> **EXERCISE OBJECTIVE**
Quote, please, the line with "lower_post();", the line with "cad_parts[node].hide_render = cad_parts[node].hide_viewport", and every line between them, exactly and with nothing else.

········

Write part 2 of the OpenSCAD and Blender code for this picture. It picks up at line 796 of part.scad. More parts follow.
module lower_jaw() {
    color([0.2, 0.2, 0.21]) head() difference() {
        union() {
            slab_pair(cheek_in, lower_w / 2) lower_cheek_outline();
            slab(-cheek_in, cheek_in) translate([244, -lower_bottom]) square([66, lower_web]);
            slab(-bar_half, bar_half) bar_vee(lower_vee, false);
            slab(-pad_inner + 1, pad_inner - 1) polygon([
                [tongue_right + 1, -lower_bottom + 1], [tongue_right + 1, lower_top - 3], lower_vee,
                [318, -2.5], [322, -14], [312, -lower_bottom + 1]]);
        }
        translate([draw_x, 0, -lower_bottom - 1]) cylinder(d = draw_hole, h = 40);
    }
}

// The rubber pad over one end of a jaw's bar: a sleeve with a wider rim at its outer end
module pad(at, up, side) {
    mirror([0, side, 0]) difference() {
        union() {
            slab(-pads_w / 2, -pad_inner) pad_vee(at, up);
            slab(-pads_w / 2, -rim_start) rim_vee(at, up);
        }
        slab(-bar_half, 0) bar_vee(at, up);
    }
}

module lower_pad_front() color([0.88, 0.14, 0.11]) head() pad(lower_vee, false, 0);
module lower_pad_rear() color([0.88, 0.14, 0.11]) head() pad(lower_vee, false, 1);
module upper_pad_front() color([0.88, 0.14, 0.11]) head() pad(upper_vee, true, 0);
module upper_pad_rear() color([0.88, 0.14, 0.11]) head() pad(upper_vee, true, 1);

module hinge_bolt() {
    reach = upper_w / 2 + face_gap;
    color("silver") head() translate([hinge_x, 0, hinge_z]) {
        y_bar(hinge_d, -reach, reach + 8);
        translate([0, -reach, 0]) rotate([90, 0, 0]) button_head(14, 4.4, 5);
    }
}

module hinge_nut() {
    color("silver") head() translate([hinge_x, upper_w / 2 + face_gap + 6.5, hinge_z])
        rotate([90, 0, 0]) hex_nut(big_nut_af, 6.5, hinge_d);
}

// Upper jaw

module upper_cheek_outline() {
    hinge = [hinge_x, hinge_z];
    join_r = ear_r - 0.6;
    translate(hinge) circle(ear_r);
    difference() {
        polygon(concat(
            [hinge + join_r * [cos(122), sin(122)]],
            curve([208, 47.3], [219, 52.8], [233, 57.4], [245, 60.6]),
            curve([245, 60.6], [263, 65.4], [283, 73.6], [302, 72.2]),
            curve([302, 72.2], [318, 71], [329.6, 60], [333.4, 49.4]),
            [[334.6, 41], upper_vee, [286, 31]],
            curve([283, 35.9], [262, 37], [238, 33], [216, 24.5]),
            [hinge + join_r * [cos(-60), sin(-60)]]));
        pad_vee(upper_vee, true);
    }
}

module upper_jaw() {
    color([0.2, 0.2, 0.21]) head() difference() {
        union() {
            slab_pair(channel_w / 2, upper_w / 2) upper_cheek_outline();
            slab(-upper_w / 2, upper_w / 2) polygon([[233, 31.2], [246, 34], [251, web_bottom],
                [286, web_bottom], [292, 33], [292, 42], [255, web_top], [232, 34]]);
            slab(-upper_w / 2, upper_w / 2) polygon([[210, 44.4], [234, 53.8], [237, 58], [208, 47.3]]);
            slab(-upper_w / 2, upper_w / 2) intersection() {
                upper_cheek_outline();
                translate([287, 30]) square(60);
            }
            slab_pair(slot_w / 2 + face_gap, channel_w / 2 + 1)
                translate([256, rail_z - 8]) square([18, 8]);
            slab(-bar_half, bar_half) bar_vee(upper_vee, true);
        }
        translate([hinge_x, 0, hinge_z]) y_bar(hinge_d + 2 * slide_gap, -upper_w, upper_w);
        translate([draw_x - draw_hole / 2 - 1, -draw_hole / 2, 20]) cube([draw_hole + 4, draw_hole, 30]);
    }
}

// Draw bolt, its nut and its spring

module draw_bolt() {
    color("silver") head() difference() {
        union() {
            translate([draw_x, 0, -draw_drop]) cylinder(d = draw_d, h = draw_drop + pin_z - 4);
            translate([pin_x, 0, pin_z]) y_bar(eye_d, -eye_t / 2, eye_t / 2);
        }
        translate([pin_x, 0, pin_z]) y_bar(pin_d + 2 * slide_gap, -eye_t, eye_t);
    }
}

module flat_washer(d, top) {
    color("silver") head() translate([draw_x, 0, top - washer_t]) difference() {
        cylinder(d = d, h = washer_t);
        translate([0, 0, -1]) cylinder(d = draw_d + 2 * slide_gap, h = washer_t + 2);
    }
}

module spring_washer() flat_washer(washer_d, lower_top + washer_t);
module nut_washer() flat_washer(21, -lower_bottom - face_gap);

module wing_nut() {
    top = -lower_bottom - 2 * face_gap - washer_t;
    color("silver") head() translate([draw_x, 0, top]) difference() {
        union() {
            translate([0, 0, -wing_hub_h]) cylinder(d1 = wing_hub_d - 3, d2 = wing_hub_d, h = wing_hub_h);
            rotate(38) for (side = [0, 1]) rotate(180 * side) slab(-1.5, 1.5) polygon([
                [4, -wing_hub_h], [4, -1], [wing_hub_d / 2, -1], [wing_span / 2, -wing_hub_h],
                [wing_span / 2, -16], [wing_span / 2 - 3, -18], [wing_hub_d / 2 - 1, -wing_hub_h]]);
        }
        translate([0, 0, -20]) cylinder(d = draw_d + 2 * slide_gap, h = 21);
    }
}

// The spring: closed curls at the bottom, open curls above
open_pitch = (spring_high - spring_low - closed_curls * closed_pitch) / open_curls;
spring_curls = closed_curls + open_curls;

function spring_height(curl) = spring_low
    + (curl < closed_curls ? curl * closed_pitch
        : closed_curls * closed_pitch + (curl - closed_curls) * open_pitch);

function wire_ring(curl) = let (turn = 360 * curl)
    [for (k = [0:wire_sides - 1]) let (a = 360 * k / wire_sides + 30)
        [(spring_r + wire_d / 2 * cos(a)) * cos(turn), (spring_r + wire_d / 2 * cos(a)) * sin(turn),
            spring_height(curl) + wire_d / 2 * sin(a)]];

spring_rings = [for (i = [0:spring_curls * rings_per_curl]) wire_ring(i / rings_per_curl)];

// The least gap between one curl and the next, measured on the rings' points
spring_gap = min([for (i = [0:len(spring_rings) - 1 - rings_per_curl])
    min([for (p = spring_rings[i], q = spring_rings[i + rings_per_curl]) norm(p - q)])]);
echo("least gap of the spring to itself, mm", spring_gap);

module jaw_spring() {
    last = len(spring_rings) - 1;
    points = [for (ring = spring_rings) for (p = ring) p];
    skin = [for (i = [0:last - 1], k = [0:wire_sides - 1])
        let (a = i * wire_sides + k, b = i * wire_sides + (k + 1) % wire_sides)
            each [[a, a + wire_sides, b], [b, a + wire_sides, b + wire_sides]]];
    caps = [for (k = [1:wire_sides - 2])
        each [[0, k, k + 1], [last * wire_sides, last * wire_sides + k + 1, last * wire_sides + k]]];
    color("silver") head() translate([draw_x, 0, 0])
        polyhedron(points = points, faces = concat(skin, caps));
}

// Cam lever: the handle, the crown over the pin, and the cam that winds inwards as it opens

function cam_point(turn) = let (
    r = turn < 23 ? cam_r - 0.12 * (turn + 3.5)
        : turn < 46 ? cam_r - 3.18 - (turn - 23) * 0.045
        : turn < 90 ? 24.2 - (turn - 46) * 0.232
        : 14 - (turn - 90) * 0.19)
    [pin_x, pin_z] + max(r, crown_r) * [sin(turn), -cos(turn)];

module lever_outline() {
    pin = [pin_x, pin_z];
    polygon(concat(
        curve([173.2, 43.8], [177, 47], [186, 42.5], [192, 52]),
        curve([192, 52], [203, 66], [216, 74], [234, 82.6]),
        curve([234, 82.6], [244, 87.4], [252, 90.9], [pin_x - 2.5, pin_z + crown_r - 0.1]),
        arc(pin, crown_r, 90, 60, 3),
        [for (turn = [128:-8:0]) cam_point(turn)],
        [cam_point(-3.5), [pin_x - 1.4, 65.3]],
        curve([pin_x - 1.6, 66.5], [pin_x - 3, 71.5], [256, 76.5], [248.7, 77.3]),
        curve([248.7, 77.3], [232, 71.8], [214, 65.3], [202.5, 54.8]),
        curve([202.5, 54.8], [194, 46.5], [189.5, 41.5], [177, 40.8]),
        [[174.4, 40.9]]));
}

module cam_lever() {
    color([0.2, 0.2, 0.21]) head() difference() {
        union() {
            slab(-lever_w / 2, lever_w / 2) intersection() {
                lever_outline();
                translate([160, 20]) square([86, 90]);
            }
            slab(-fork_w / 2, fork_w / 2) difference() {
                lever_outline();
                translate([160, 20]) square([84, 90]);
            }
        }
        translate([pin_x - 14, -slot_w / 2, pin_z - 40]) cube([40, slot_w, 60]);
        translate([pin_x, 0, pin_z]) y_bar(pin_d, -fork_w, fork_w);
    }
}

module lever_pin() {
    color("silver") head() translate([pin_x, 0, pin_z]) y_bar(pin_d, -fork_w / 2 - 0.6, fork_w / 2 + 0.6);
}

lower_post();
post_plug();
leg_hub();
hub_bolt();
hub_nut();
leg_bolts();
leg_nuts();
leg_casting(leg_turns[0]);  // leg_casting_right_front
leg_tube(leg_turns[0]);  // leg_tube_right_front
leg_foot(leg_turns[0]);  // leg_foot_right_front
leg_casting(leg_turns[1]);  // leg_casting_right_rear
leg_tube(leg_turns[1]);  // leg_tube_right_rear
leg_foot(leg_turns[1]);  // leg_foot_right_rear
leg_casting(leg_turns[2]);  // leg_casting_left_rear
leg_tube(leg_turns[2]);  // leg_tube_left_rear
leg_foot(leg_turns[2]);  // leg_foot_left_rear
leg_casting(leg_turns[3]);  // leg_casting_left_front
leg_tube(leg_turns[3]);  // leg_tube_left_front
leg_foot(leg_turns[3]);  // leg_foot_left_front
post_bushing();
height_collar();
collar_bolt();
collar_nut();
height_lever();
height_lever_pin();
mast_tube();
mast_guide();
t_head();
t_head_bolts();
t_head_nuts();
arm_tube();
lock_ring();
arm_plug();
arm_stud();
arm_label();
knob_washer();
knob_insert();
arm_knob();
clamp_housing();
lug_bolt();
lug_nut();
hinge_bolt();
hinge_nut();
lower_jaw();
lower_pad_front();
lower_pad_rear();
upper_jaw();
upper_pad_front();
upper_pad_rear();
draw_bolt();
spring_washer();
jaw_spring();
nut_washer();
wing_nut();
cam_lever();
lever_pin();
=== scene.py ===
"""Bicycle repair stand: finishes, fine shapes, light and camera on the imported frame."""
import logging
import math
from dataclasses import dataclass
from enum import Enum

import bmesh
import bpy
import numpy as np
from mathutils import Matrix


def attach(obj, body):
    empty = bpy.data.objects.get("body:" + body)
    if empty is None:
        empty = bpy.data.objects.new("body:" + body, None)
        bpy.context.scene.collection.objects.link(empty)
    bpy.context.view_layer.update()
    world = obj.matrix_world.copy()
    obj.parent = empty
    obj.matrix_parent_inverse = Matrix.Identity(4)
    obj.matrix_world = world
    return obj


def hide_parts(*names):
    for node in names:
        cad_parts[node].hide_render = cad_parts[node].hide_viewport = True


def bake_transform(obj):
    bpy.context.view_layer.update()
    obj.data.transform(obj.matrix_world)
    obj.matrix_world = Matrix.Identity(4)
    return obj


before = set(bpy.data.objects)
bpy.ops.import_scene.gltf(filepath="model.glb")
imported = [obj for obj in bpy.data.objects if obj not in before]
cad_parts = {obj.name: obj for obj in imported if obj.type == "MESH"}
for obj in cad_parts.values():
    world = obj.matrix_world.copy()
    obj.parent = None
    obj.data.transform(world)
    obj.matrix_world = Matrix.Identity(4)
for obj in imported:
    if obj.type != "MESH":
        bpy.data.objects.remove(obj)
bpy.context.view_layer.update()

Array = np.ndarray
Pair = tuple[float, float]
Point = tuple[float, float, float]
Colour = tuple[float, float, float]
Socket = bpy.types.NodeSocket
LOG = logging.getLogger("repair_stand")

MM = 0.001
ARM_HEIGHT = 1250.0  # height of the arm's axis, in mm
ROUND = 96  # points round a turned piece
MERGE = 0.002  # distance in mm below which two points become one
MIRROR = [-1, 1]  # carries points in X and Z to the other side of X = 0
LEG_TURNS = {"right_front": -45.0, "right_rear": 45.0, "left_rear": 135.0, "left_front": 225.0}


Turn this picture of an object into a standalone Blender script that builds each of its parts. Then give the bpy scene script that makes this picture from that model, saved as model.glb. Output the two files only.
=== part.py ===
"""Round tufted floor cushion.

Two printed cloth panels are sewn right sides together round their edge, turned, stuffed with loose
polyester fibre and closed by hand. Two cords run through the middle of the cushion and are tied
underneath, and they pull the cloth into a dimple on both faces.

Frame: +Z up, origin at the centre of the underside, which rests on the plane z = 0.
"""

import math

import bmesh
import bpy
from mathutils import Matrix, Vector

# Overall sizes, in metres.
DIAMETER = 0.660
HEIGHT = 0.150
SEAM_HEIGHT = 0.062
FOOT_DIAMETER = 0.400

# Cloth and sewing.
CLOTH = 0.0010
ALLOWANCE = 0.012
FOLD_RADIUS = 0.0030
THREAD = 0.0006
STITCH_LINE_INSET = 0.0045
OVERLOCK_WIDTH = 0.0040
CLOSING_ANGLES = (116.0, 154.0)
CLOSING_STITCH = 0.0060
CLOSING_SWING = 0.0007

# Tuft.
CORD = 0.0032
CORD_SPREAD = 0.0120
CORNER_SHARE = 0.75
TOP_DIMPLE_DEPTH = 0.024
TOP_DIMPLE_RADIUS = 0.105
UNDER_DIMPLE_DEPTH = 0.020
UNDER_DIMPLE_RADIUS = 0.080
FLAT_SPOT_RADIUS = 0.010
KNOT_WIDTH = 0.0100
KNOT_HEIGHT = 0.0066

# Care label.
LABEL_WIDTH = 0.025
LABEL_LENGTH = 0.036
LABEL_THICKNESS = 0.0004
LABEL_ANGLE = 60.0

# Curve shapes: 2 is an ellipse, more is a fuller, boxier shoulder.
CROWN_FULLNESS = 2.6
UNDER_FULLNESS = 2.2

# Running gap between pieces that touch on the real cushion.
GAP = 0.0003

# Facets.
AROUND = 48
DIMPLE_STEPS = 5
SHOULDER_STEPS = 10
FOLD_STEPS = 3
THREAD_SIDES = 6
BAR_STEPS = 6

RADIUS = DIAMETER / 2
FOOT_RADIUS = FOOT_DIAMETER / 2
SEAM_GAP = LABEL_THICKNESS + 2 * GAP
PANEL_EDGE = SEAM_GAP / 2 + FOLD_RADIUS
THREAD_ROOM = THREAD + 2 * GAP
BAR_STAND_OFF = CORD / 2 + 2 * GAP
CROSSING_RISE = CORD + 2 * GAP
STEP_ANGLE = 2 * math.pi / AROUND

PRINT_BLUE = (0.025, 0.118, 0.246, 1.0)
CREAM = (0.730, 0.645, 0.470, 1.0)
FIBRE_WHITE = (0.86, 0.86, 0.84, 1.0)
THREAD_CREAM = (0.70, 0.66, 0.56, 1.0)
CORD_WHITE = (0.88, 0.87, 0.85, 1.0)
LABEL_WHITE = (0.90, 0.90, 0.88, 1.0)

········

> **FINAL RESULT**
lower_post();
post_plug();
leg_hub();
hub_bolt();
hub_nut();
leg_bolts();
leg_nuts();
leg_casting(leg_turns[0]);  // leg_casting_right_front
leg_tube(leg_turns[0]);  // leg_tube_right_front
leg_foot(leg_turns[0]);  // leg_foot_right_front
leg_casting(leg_turns[1]);  // leg_casting_right_rear
leg_tube(leg_turns[1]);  // leg_tube_right_rear
leg_foot(leg_turns[1]);  // leg_foot_right_rear
leg_casting(leg_turns[2]);  // leg_casting_left_rear
leg_tube(leg_turns[2]);  // leg_tube_left_rear
leg_foot(leg_turns[2]);  // leg_foot_left_rear
leg_casting(leg_turns[3]);  // leg_casting_left_front
leg_tube(leg_turns[3]);  // leg_tube_left_front
leg_foot(leg_turns[3]);  // leg_foot_left_front
post_bushing();
height_collar();
collar_bolt();
collar_nut();
height_lever();
height_lever_pin();
mast_tube();
mast_guide();
t_head();
t_head_bolts();
t_head_nuts();
arm_tube();
lock_ring();
arm_plug();
arm_stud();
arm_label();
knob_washer();
knob_insert();
arm_knob();
clamp_housing();
lug_bolt();
lug_nut();
hinge_bolt();
hinge_nut();
lower_jaw();
lower_pad_front();
lower_pad_rear();
upper_jaw();
upper_pad_front();
upper_pad_rear();
draw_bolt();
spring_washer();
jaw_spring();
nut_washer();
wing_nut();
cam_lever();
lever_pin();
=== scene.py ===
"""Bicycle repair stand: finishes, fine shapes, light and camera on the imported frame."""
import logging
import math
from dataclasses import dataclass
from enum import Enum

import bmesh
import bpy
import numpy as np
from mathutils import Matrix


def attach(obj, body):
    empty = bpy.data.objects.get("body:" + body)
    if empty is None:
        empty = bpy.data.objects.new("body:" + body, None)
        bpy.context.scene.collection.objects.link(empty)
    bpy.context.view_layer.update()
    world = obj.matrix_world.copy()
    obj.parent = empty
    obj.matrix_parent_inverse = Matrix.Identity(4)
    obj.matrix_world = world
    return obj


def hide_parts(*names):
    for node in names:
        cad_parts[node].hide_render = cad_parts[node].hide_viewport = True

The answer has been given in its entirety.